9. Collaboration is Key (But Your Vision Leads)
Ultimately, directors and designers will interpret your vision. But a strong, clear, and visual script provides an invaluable foundation.
- Communicate Your Intent Clearly: Your visual cues aren’t dictatorial; they’re invitations to collaborate on a shared vision.
- How to use it: Instead of “MOVE HERE,” write “She retreats upstage, seeking solace in the shadows,” which allows the actor and director to find the precise movement within that intention. This respects their artistry while grounding it in your original concept.
- Be Open to Evolution, But Own Your Core Ideas: Theater is a collaborative art form. Be prepared for your ideas to be reinterpreted, but only if the reinterpretation enhances, rather than detracts from, your core spatial intentions.
- How to use it: If a director suggests very different blocking for a pivotal scene, ask “What effect are you aiming for?” and evaluate if it achieves the same spatial storytelling you intended. Perhaps an alternative will be even more powerful.

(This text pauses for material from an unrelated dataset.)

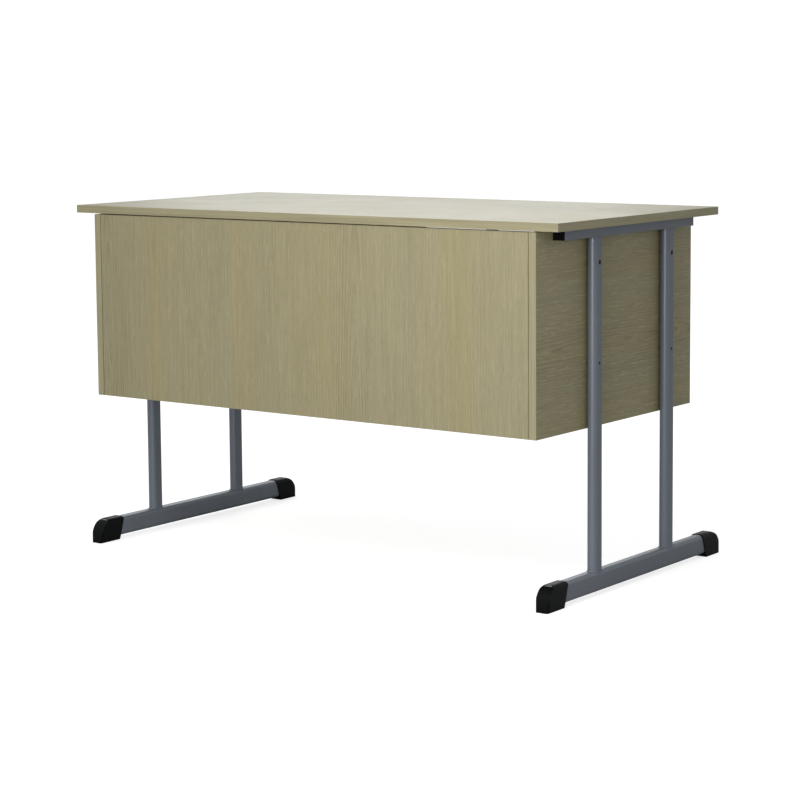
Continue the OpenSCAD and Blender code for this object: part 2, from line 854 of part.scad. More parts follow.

Conclusion: The Stage as Your Unwritten Language
The ability to visualize your play on a stage as you write frees you from being confined to just dialogue. It lets you build layers of meaning, subtext, and emotional resonance that just aren’t possible with words alone. The stage is your unwritten language, waiting for you to shape it. From the vastness of the upstage areas to the intimacy of downstage, every inch of your theatrical canvas holds dramatic potential. Embrace it. Make your characters not just speak, but move, occupy, and transform the space around them, and in doing so, tell a story that resonates long after the final curtain.